Just looking for some input from folks that have owned/used the Samyang/Rokinon 24mm f1.4. I recently picked up this lens, mostly for nightscapes/astrophotography but this copy has me a little concerned. I've read a bit that it could be a little soft wide open but some quick, preliminary shots seem to be worse than I expected. I will get some more examples tomorrow but this is what I see with just a few quick shots of stars. f1.4 looks really, really soft to the point of out of focus. Stopping down obviously gets better but if I have to go to f2.8 to get decent result, that kinda negates the usefulness of this lens as I have a 14mm f2.8 that has been great for me. I just wanted something faster.

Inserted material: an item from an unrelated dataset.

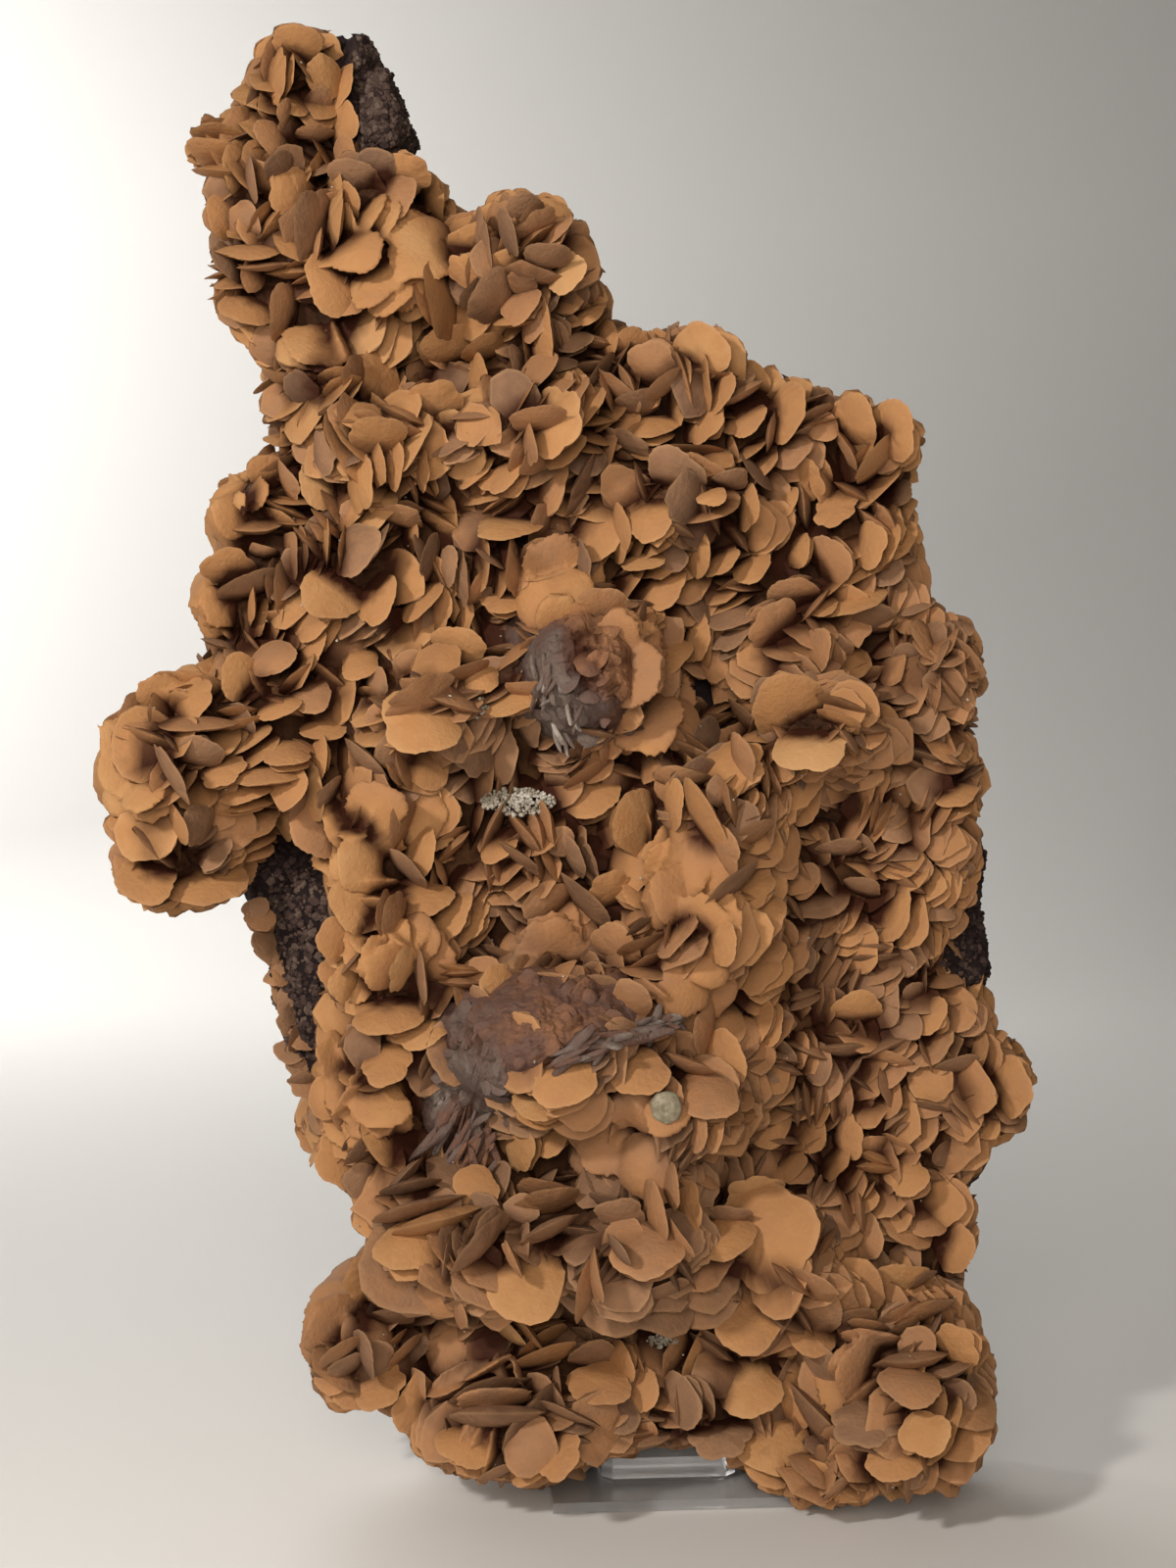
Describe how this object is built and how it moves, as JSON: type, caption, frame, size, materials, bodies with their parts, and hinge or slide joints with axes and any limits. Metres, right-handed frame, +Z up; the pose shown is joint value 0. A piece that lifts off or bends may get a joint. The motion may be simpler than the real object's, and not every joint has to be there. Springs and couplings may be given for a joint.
{
  "type": "siderite crystal specimen on a display stand",
  "caption": "Tall irregular plate of rock crusted with lens-shaped brown siderite crystals, standing upright on a small clear display stand with a ledge and a leaning back rest.",
  "frame": {"origin": "centre of the flat underside of the display stand's base", "axes": "+Z up along the height of the specimen, +Y from the crystal face towards the back of the stand, +X to the right as the crystal face is looked at"},
  "size_m": [0.2164, 0.1239, 0.3427],
  "materials": {
    "siderite_crystal": "dull tan to ochre-brown crystal faces with paler rims, unpolished",
    "matrix_rock": "dark gravelly iron-stained rock with broken faces",
    "clear_acrylic": "clear polished sheet"
  },
  "bodies": {
    "root": {"crystal_crust": "siderite_crystal", "matrix_rock": "matrix_rock", "display_stand": "clear_acrylic"}
  },
  "joints": []
}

I guess I'm just looking for opinions on whether this is just the limitation of the lens or if it's a bad copy.

In the examples below cropped pretty much 1:1, f1.4 and even f2.0 to a point seem way too soft and blurry. The little halo/bubble thing that is formed just adds to the mess. These were shot at 13s so there is a little star trailing which I'm fine with on a non-cropped image.

Edit: I should also note that nothing was changed between these shots aside from aperture. Focus seems to be pretty good and on the infinity mark.

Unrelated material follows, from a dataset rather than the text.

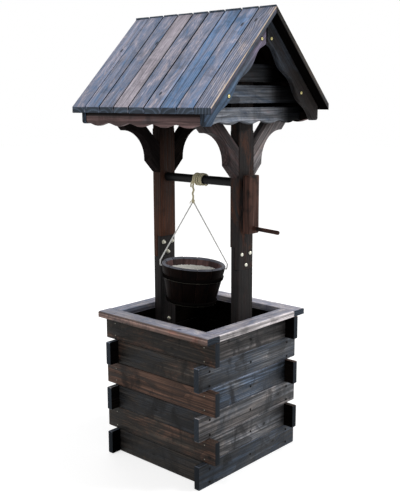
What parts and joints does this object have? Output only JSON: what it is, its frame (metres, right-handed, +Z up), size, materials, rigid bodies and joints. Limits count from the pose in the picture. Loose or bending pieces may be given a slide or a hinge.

These aren't fantastic images by any means and there is a lot of light pollution around here. I just wanted to get a quick test after getting the lens.

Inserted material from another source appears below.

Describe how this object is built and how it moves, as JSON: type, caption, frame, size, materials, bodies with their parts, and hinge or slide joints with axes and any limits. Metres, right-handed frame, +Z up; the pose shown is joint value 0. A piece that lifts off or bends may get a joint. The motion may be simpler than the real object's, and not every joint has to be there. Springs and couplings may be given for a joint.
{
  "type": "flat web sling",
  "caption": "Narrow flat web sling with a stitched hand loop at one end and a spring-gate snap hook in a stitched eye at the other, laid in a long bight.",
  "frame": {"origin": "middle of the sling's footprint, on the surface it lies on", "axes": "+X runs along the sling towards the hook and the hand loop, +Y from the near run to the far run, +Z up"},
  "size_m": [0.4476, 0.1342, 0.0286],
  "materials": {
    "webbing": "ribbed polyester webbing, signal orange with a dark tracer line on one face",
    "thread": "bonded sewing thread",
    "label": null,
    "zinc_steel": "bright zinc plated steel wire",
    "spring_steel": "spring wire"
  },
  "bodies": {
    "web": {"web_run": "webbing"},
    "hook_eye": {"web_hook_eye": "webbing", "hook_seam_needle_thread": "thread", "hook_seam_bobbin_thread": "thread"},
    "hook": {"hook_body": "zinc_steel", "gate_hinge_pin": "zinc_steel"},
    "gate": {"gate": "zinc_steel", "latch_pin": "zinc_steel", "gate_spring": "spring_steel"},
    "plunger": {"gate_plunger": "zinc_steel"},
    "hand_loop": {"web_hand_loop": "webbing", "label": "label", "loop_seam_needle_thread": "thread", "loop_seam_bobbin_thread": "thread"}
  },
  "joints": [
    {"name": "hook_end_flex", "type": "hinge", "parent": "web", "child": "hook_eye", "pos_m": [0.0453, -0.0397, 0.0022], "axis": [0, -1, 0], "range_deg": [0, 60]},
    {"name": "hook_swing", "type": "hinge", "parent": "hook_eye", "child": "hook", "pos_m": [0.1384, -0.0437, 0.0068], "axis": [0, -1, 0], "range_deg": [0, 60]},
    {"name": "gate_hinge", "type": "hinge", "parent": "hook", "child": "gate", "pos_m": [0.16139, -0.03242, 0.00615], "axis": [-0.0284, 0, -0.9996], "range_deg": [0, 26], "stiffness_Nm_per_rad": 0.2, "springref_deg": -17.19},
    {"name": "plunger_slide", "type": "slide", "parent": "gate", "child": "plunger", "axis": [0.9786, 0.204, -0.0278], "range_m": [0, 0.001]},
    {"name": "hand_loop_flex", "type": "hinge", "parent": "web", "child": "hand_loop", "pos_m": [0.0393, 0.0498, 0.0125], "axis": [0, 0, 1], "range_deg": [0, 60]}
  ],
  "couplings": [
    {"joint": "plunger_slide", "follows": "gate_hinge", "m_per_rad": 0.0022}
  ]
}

Examples (untouched aside from cropping):

f1.4



f2.0



f2.8



---------- Post added 05-20-17 at 02:35 AM ----------

Here are the full images so you can get some context of the effect of the issue. I used Lightroom's Auto white balance adjust these. It's not as noticeable but still not something that I'm happy with I don't think.

f1.4- Not horrible from afar but still "fuzzy" and just not quite right.



f2.0 - Better, almost tolerable but not there yet.



f2.8 - I can accept this but again, this voids the speed of the f1.4 lens.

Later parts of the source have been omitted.